Gasgoo.com (Shanghai October 25th, 2016) Huge changes are taking place in auto market, but GM will embrace more changes in the future five years than in the past fifty years.” Mary Barra said.
“In the future five years, we will enrich Chevrolet’s product line in Chinese market with unprecedented efforts.” She said on October 19th.
Although Chinese market is facing a slow growth, with production and sales volume decreasing 4% and 2.2% respectively in 2015, but GM’s sales volume reaches a historical high. Mary Barra said that, “GM will increase its investments in Chinese market to ensure its leading position.”
However, the plan encounters Chevrolet’s growing pains. Chevrolet encounters setbacks in the first half of year, decreasing nearly 30% in terms of sales volume. Although the sales volume reaches 51,932 units this September, increasing 2.6% with the same period of last year, Chevrolet still faces the problems of lacking brand influence and low sales proportion of high-end vehicles in Chinese market.
GM plans to introduce more new models to consolidate its strength in Chinese market. Reporters learn that SUV models account for 30% of about 20 new models, which will be launched in China, and new models account for 50% of them.
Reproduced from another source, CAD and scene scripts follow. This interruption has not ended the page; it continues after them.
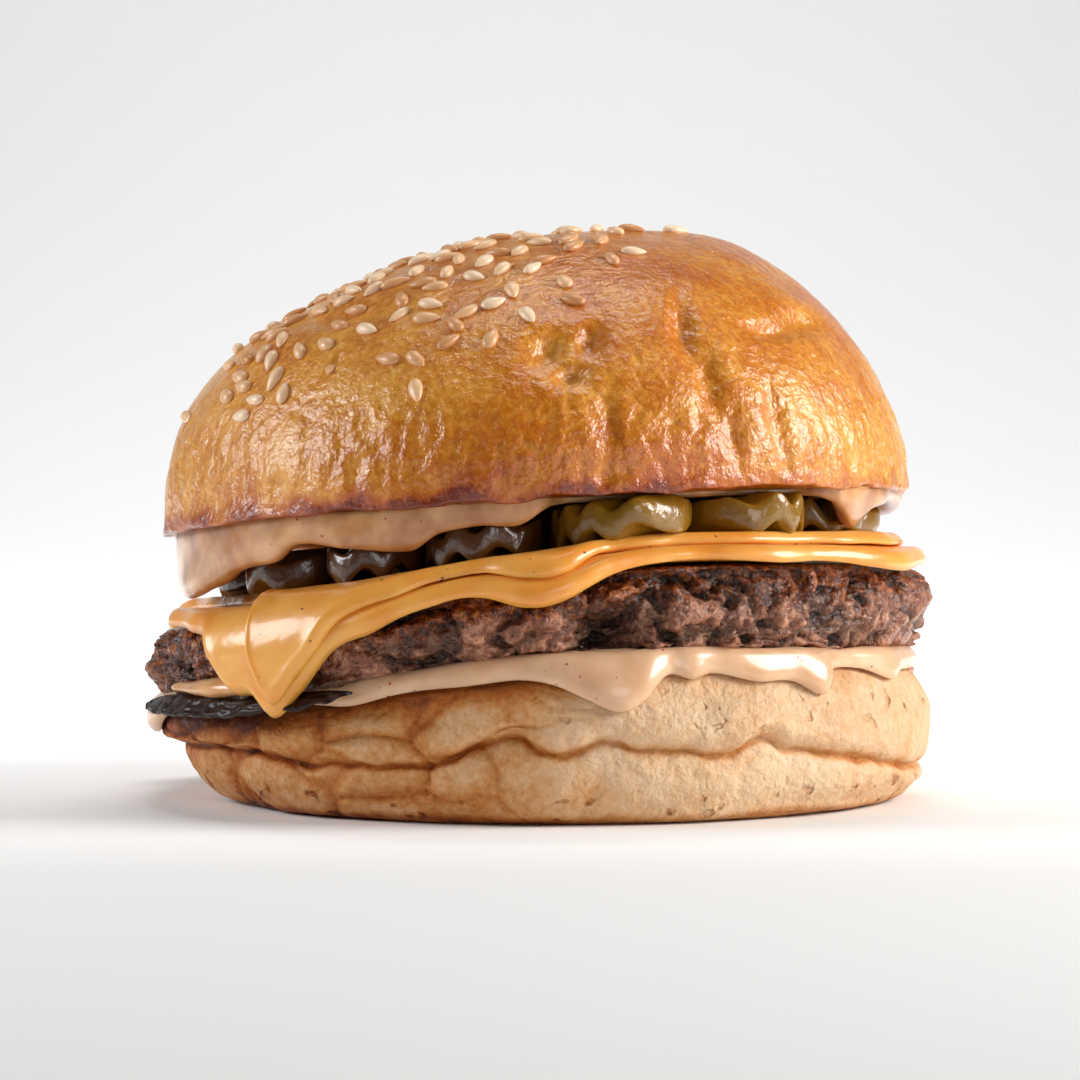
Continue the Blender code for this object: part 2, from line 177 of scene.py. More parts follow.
def skin(name, surface, segments, rings):
    """A closed mesh with points at surface(angle, turn), turn going from top to base."""
    rows = np.unique(np.concatenate(rings))
    steps = -180 + 360 / segments * np.arange(segments)
    angle, turn = (grid.ravel() for grid in np.meshgrid(steps, rows[1:-1]))
    angle = np.concatenate(([0.0], angle, [0.0]))
    turn = np.concatenate(([0.0], turn, [1.0]))
    points = np.column_stack(surface(angle, turn)) * MM
    ring = 1 + np.arange(segments)
    ahead = np.roll(ring, -1)
    last = len(points) - 1
    faces = [(0, a, b) for a, b in zip(ring, ahead)]
    for down in range(0, (len(rows) - 3) * segments, segments):
        here, next_one = ring + down, ahead + down
        faces.extend(zip(here, here + segments, next_one + segments, next_one))
    base = last - segments
    faces.extend((last, b, a) for a, b in zip(ring + base - 1, ahead + base - 1))
    mesh = bpy.data.meshes.new(name)
    mesh.from_pydata(points, [], [tuple(map(int, face)) for face in faces])
    mesh.shade_smooth()
    print(name, len(mesh.vertices), "points")
    return placed(name, mesh), angle, turn


def note(piece, name, values):
    """Keeps a number for each point, which a material reads by the name."""
    attribute = piece.data.attributes.new(name, "FLOAT", "POINT")
    attribute.data.foreach_set("value", np.asarray(values, np.float32))


def rings(*stretches):
    """Places from each (start, end, count) stretch, for skin."""
    return [np.linspace(start, end, count) for start, end, count in stretches]


# %% [markdown]
# ## The levels that the layers share
# A burger is a stack, so the top of one layer is the floor of the next. The heel falls
# towards the left, where a thumb has pressed it, and the crown is tipped up in front.
# Each level is a function of place, and a layer is worked out from the level below it,
# so nothing floats and nothing cuts through its neighbour.

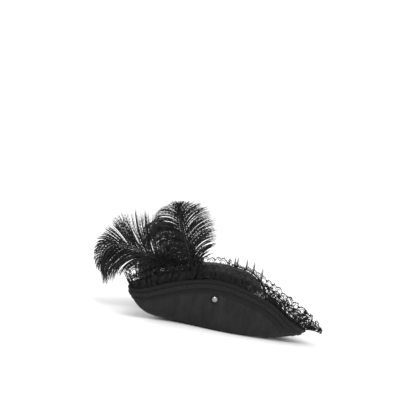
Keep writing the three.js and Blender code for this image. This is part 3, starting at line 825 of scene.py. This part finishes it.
def make_studs():
    """Each stud: a dome on the outer face, a post through the felt and a washer behind it."""
    foot, sides = 8.4, 64
    dome = [(7.3 * cos(a), 1.5 + 4.3 * sin(a)) for a in linspace(0, pi / 2, 12)]
    cap = [(0, 0), (7.9, 0), (8.25, 0.2), (foot, 0.6), (8.3, 1.0), (7.9, 1.3), (7.5, 1.35), *dome]
    washer = [(2.4, -2.35), (5.0, -2.35), (5.5, -2.55), (5.5, -3.0), (5.1, -3.3), (2.4, -3.35)]
    post = [(0, 1.8), (1.75, 1.8), (1.75, -3.2), (1.5, -3.7), (1.0, -4.0), (0, -4.05)]
    painted_light_share_out = np.repeat([radius / foot for radius, _ in cap], sides)
    for side, u in STUDS.items():
        at, inner = (brim_grid([u], [STUD_DEPTH], offset)[0, 0] for offset in (0, 1.0))
        out = unit(at - inner)
        metal = {"look": GUNMETAL_LOOK, "slot": "gunmetal"}
        # along carries the share outwards that places the painted highlight and painted shade on the dome
        piece(f"stud_dome_{side}", lathe(cap, at + out * 1.75, out, sides), nodes=[f"stud_cap_{side}"],
              along=painted_light_share_out, **metal)
        ring = lathe(washer, at, out, 48)[0].reshape(len(washer), 48, 3)
        piece(f"stud_back_ring_{side}", ring_part(ring, closed=True), nodes=[f"stud_washer_{side}"], **metal)
        piece(f"stud_rivet_{side}", lathe(post, at, out, 24), nodes=[f"stud_post_{side}"], **metal)


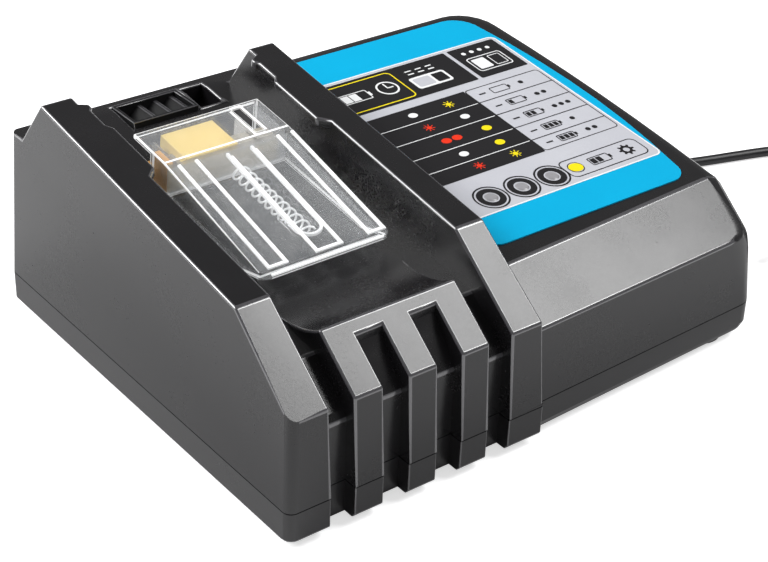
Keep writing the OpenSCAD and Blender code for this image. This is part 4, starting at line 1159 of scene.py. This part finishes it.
    def _field(self) -> None:
        """Prints the pale field, the dark heading boxes and the table."""
        self.box(self.left, 20.6, self.right + 0.3, 108.6, Stock.ink_grey, 1, r=2.4)
        self.frame(self.left - 0.5, 20.1, self.right + 0.8, 109.1, 0.6, Stock.ink_white, 2, r=2.8)
        self.box(self.left + 1.2, 87.0, 156.4, 107.4, Stock.ink_black, 2)
        self.box(157.9, 87.0, self.right - 0.9, 107.4, Stock.ink_black, 2)
        self.box(self.left + 1.2, self.rows[-1], self.split, self.rows[0], Stock.ink_black, 2, r=0.3)
        self.frame(self.split, self.rows[-1], self.right - 0.6, self.rows[0], 0.4, Stock.ink_black, 2, r=1.6)
        for s in self.rows[1:-1]:
            self.box(self.left + 1.8, s - 0.17, self.split - 0.6, s + 0.17, Stock.ink_white, 3, r=0.1)
            self.box(self.split, s - 0.2, self.right - 0.6, s + 0.2, Stock.ink_black, 3, r=0.1)

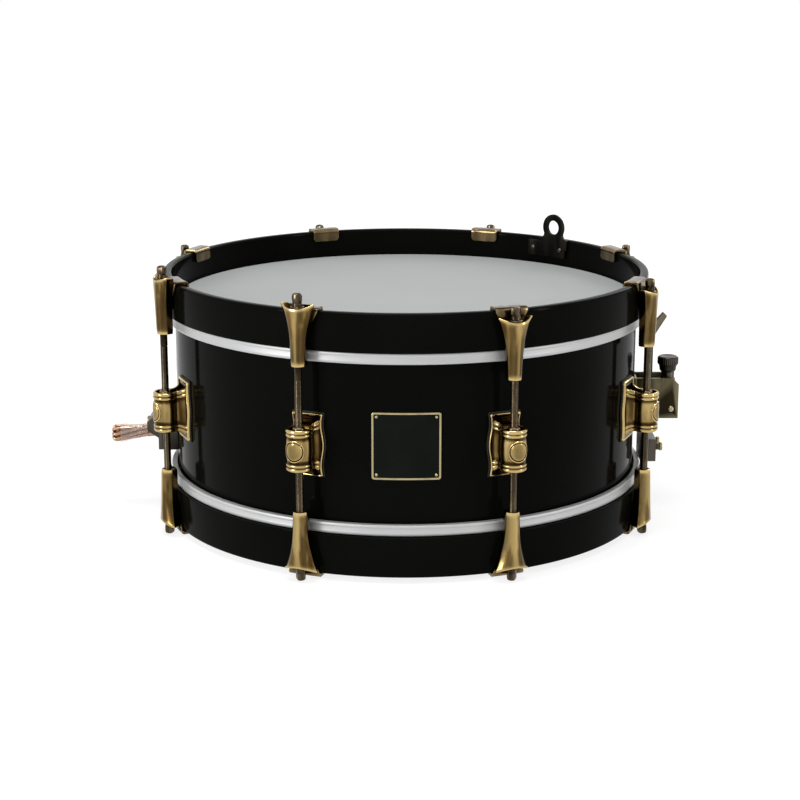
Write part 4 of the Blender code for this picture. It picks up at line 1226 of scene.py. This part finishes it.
def divided(outline):
    """An outline with its long straight runs divided, so that it can be bent."""
    made = []
    for k, spot in enumerate(outline):
        after = outline[(k + 1) % len(outline)]
        run = hypot(after[0] - spot[0], after[1] - spot[1])
        parts = LONG_RUN_PARTS if run > LONG_RUN else 1
        for j in range(parts):
            t = j / parts
            made.append((spot[0] + (after[0] - spot[0]) * t, spot[1] + (after[1] - spot[1]) * t))
    return made


def badge_border_mesh(half, back, finish):
    """The raised border: a closed loop of squares, bent round the shell."""
    rings = []
    for inset, corner, rise in ((0.0, 2.0, 0.3), (0.0, 2.0, 0.75), (0.25, 1.8, 0.9), (1.0, 1.5, 0.9),
                                (1.25, 1.4, 0.75), (1.25, 1.4, 0.3)):
        ring = []
        for y, z in divided(badge_square(half - inset * MM, corner * MM)):
            angle = y / SHELL_OUT
            ring.append(((back + rise * MM) * cos(angle), (back + rise * MM) * sin(angle), z))
        rings.append(ring)
    return loft("badge_border", rings, finish, closed=True)


def badge_nail_mesh(side, rise, inset, back, finish):
    nail = turned_solid("nail", [(1.05 * MM, 0.2 * MM), (1.05 * MM, 0.7 * MM),
                                 (0.8 * MM, 1.0 * MM), (0.3 * MM, 1.15 * MM)], finish, 16)
    return moved(along_x(nail, back, 0, rise * inset), tilt=side * inset / SHELL_OUT)


def make_badge(looks):
    """A bare black enamel plate in a thin raised brass border, nailed at its four corners."""
    low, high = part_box("badge_plate")
    middle = (low + high) / 2
    half = (high.z - low.z) / 2
    back = SHELL_OUT + SEAM
    brass = looks["badge_brass"]
    base = bent_plate("badge_base", badge_square(half, 2.0 * MM), back, 0.55 * MM, brass,
                      0.2 * MM, SHELL_OUT)
    field = bent_plate("badge_field", badge_square(half - BORDER_WIDE, 1.4 * MM), back + 0.2 * MM,
                       0.5 * MM, looks["badge_enamel"], 0.08 * MM, SHELL_OUT)
    nails = [badge_nail_mesh(side, rise, half - NAIL_INSET, back, brass)
             for side in (-1, 1) for rise in (-1, 1)]
    mesh = merged("badge", [base, field, badge_border_mesh(half, back, brass), *nails])
    moved(mesh, 0, 0, middle.z)
    piece("badge", mesh, "root", ["badge_plate"], turn=-pi / 2)


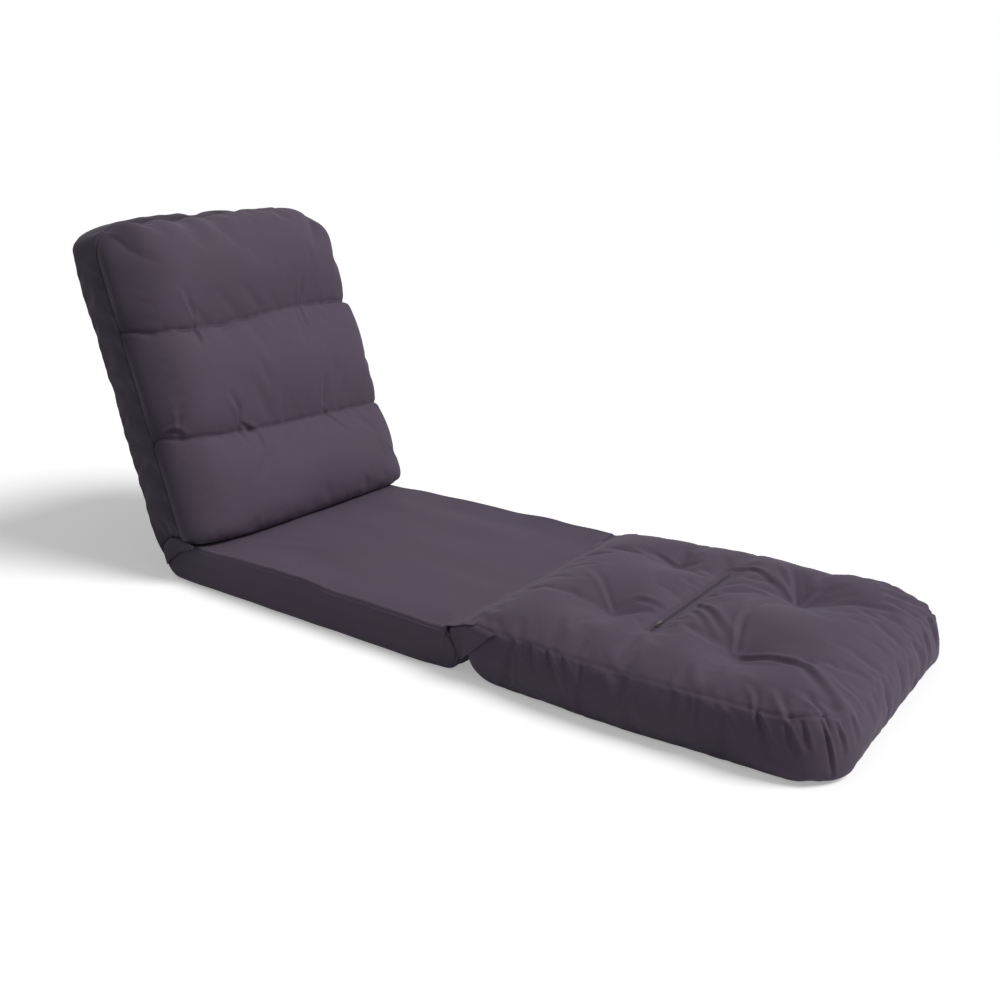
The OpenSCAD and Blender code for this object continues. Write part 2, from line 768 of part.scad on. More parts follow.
// The filling, a flat block with rounded corners
module core_block(e) {
    x = half_w - core_side - e;
    y0 = foot_far_y + core_end + e;
    y1 = foot_near_y - core_end - e;
    r = core_r - e;
    translate([0, 0, core_base + e]) linear_extrude(core_top - core_base - 2*e) union() {
        translate([-x, y0 + r]) square([2*x, y1 - y0 - 2*r]);
        translate([-x + r, y0]) square([2*(x - r), y1 - y0]);
        for (sx = [-1, 1]) for (y = [y0 + r, y1 - r]) translate([sx*(x - r), y]) circle(r = r, $fn = round_steps);
    }
}

module foot_core() {
    color(fibre_colour) core_block(soft_gap);
}

// The flap is sewn round the rolled hem on the fold axis and runs to the top of the foot cushion
module foot_fold_flap() {
    color(cloth_shade_colour) side_plate(2*(half_w - flap_side_gap)) difference() {
        polygon([
            [fold_y - hem_r, fold_z],
            [fold_y - fold_reach, fold_z + flap_rise],
            [fold_y - fold_reach, fold_z + flap_rise - flap_t],
            [fold_y - hem_r, fold_z - flap_t]
        ]);
        translate([fold_y, fold_z]) circle(r = hem_r + soft_gap, $fn = round_steps);
    }
}

module zip_tape() {
    color(nylon_colour) translate([0, zip_y, zip_z]) {
        translate([-zip_l/2, -zip_tape_w/2, 0]) cube([zip_l, zip_tape_w, zip_tape_t]);
        translate([-zip_l/2, -zip_coil_w/2, 0]) cube([zip_l, zip_coil_w, zip_tape_t + zip_coil_t]);
    }
}

// The slider straddles the coil, and its pull lies back along the tape
module zip_slider() {
    x0 = -zip_l/2 + slider_from_end;
    z0 = zip_z + zip_tape_t + face_gap;
    color(zinc_colour) translate([x0, zip_y, z0]) {
        difference() {
            translate([-slider_l/2, -slider_w/2, 0]) cube([slider_l, slider_w, slider_t]);
            translate([-slider_l/2 - cut_over, -zip_coil_w/2 - face_gap, -cut_over])
                cube([slider_l + 2*cut_over, zip_coil_w + 2*face_gap, zip_coil_t + cut_over]);
        }
        translate([-slider_l/2, -pull_w/2, slider_t]) cube([pull_l, pull_w, pull_t]);
    }
}

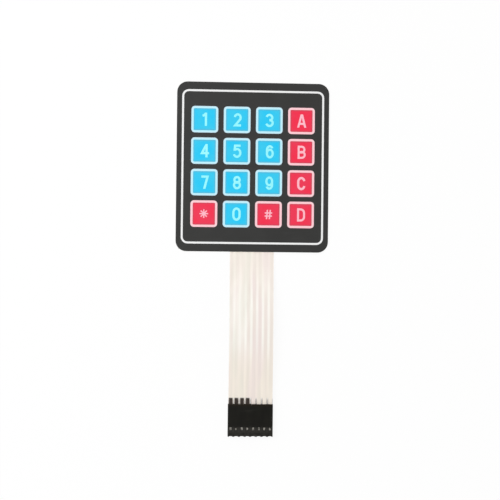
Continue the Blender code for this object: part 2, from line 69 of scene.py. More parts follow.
# Half the capital height, to its edge and to the pen's middle, and half a round letter's width
CAP_EDGE = CAP_HEIGHT / 2
TOP = (CAP_HEIGHT - PEN) / 2
SIDE = 1.4

# How finely curves are drawn, where a stroke's corner stops growing sharper (as the cosine of
# half its turn), and how near two corners are when they become one, in metres
BOW_STEP_DEGREES = 12
SHARPEST_CORNER = 0.4
PLAN_TOLERANCE = 1e-8

# Tail, in millimetres: the traces' bands under the film, and the painted shadow between the fingers at
# its end
BAND_PITCH = 2.58
BAND_WIDTH = 1.5
BAND_BLUR = 0.34
FINGER_PITCH = 2.54
FINGER_WIDTH = 1.86
FINGER_BLUR = 0.2

# Places along the tail and the housing (Y, in millimetres), each as where something shows first
# and where it shows in full
# ARCH_FOOT: where painted shade on the tail gives way towards the arch; ARCH_LOWER_SIDE and
# ARCH_UPPER_SIDE: where a painted sheen lies on the arch's crest
ARCH_FOOT = (-100, -74)
ARCH_LOWER_SIDE = (-90, -77)
ARCH_UPPER_SIDE = (-42, -64)
# FINGERS: where the painted shadow between the fingers rises
FINGERS = (-103.9, -105.7)
WARM_REAR = (-108.7, -107.2)
RUBBED_END = (-116.3, -118.5)
WINDOWS_REAR = (-117.2, -118.0)
WINDOWS_FRONT = (-120.3, -119.5)

# Studio, in metres: the floor, and the softbox
FLOOR_SIZE = 6.0
FLOOR_DROP = 0.02 * MM
LAMP_PLACE = (-0.55, 0.2, 0.7)
LAMP_AIM = (0, -0.03, 0)
LAMP_SIZE = 0.7
LAMP_WATTS = 5.35

# Share of the floor's own shading that is seen, and the world's light: full up to the walls' top,
# then dimmer up to the ceiling, both as the height of the ray's direction
FLOOR_SHADOW_SHARE = 0.08
WALL_TO_CEILING = (0.3, 0.85)
CEILING_STRENGTH = 0.4


def linear(red, green, blue):
    """A colour given as it shows on screen, from 0 to 255, as Blender's linear values."""
    shares = [value / 255 for value in (red, green, blue)]
    return tuple(
        share / 12.92 if share <= 0.04045 else ((share + 0.055) / 1.055) ** 2.4 for share in shares
    ) + (1.0,)


# Node building


def fill(tree, socket, value):
    """Links an input to another node's output, or sets it to a value."""
    if isinstance(value, bpy.types.NodeSocket):
        tree.links.new(value, socket)
    else:
        socket.default_value = value


def add(tree, kind, inputs=(), **settings):
    """A new node with its settings and its inputs."""
    made = tree.nodes.new(kind)
    for name, value in settings.items():
        setattr(made, name, value)
    for name, value in dict(inputs).items():
        fill(tree, made.inputs[name], value)
    return made


def maths(tree, operation, *values):
    return add(tree, "ShaderNodeMath", enumerate(values), operation=operation).outputs[0]


def remap(tree, value, span, onto=(0.0, 1.0)):
    """Smoothly carries one span of values onto another, held at both ends."""
    names = ("Value", "From Min", "From Max", "To Min", "To Max")
    values = (value, *span, *onto)
    made = add(tree, "ShaderNodeMapRange", zip(names, values), interpolation_type="SMOOTHSTEP")
    return made.outputs[0]


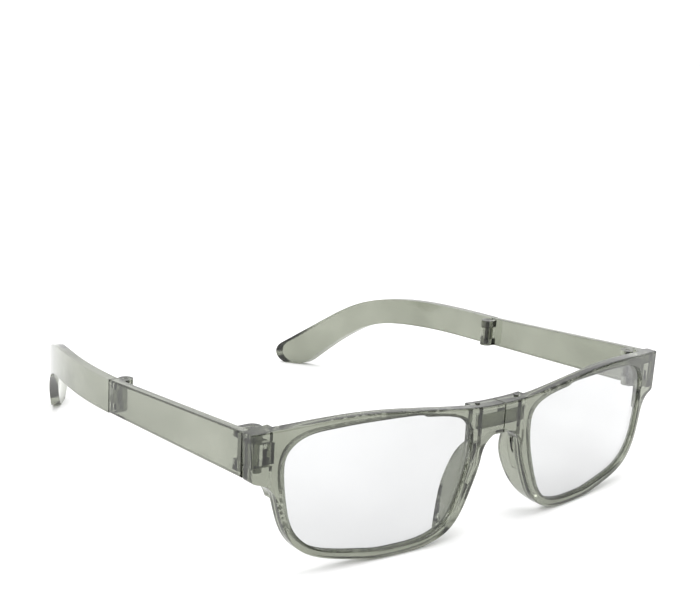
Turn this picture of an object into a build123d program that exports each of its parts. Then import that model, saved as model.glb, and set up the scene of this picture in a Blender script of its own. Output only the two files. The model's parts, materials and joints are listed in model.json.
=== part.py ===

Besides, Chevrolet plans to adopt a differentiation strategy. The lowering prices of luxury vehicles have a great negative impact on middle-and-high-end auto market, decreasing the sales volume of Chevrolet’s middle and high-end products. Middle and low-end models, including Sail and Cruze, are competed by self-independent brands.
“Chevrolet aims to be a top global auto brand, just like Coca-Cola, Apple and Google.” Richard Choi, Chevrolet’s global brand strategy director said that, “A good differentiated brand can make revenue growth of 128%-289%, reaching 2.5 times of competitors.”